[Start]

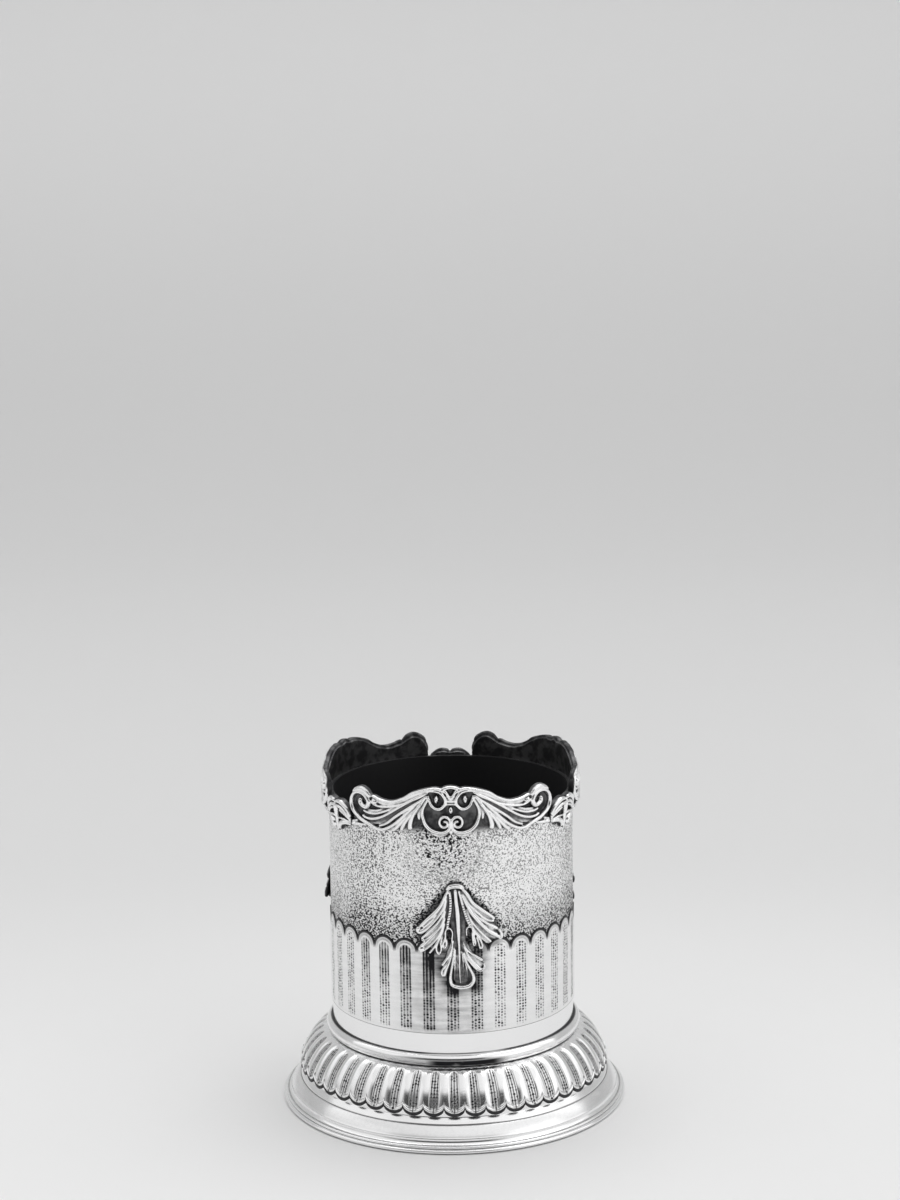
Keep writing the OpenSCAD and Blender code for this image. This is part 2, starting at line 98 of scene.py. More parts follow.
def bottom_of(node):
    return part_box(node)[0].z / MM


# Mesh making


def ring_grid(columns, rows):
    """Quads of a grid that closes round its columns and round its rows."""
    i, j = np.meshgrid(np.arange(columns), np.arange(rows), indexing="ij")
    i2, j2 = (i + 1) % columns, (j + 1) % rows
    return np.stack([i * rows + j, i2 * rows + j, i2 * rows + j2, i * rows + j2], -1).reshape(-1, 4)


def new_piece(name, points, quads, node, material, recess, sharp=35):
    """A piece of quads that stands for a CAD node. Points are in millimetres."""
    mesh = bpy.data.meshes.new(name)
    mesh.vertices.add(len(points))
    mesh.vertices.foreach_set("co", (np.asarray(points, float) * MM).ravel())
    mesh.loops.add(quads.size)
    mesh.loops.foreach_set("vertex_index", quads.ravel().astype(np.int32))
    mesh.polygons.add(len(quads))
    mesh.polygons.foreach_set("loop_start", np.arange(0, quads.size, 4, dtype=np.int32))
    mesh.update(calc_edges=True)
    return finish_piece(name, mesh, node, material, recess, sharp)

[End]

In this exercise, copy only the lines from the opening line of the material through the line where "return np.stack([i *" appears.

Answer to the exercise:
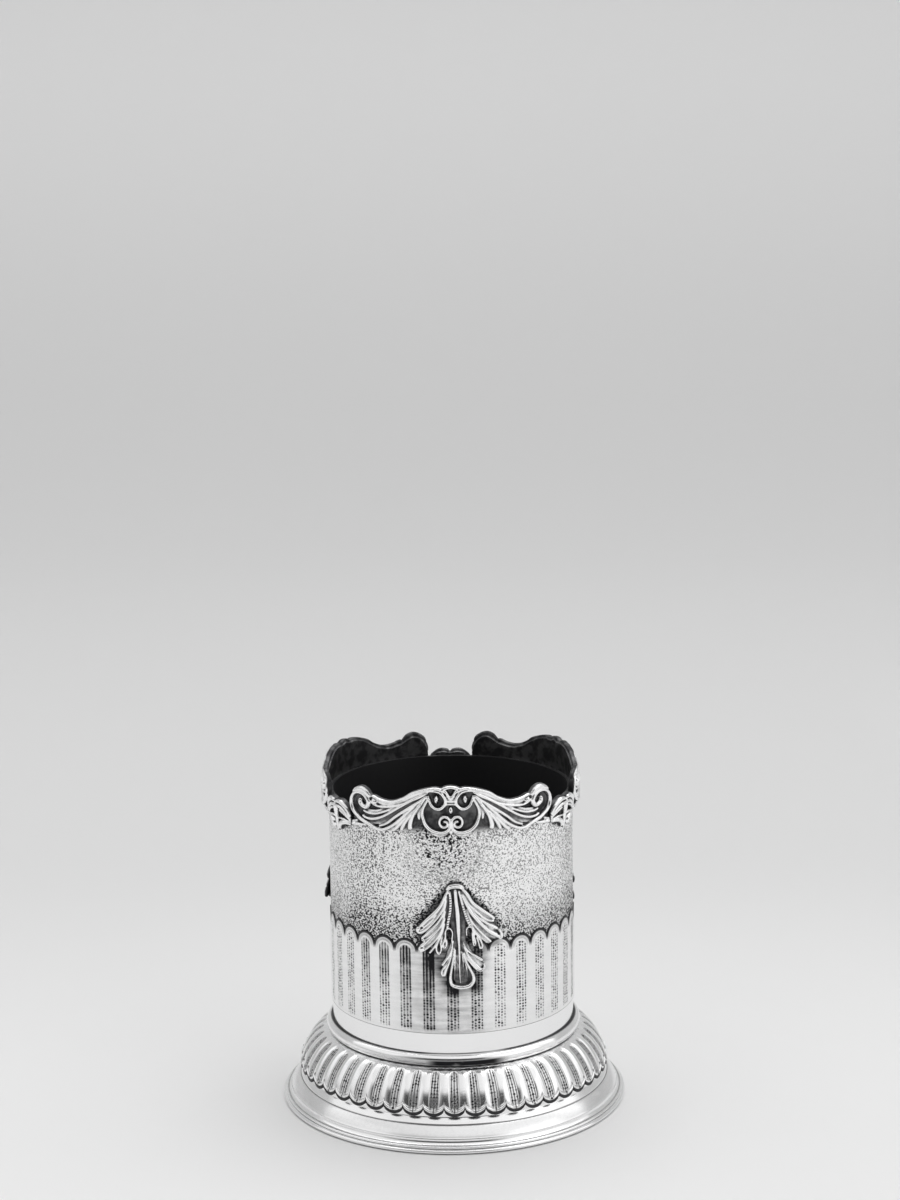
Keep writing the OpenSCAD and Blender code for this image. This is part 2, starting at line 98 of scene.py. More parts follow.
def bottom_of(node):
    return part_box(node)[0].z / MM


# Mesh making


def ring_grid(columns, rows):
    """Quads of a grid that closes round its columns and round its rows."""
    i, j = np.meshgrid(np.arange(columns), np.arange(rows), indexing="ij")
    i2, j2 = (i + 1) % columns, (j + 1) % rows
    return np.stack([i * rows + j, i2 * rows + j, i2 * rows + j2, i * rows + j2], -1).reshape(-1, 4)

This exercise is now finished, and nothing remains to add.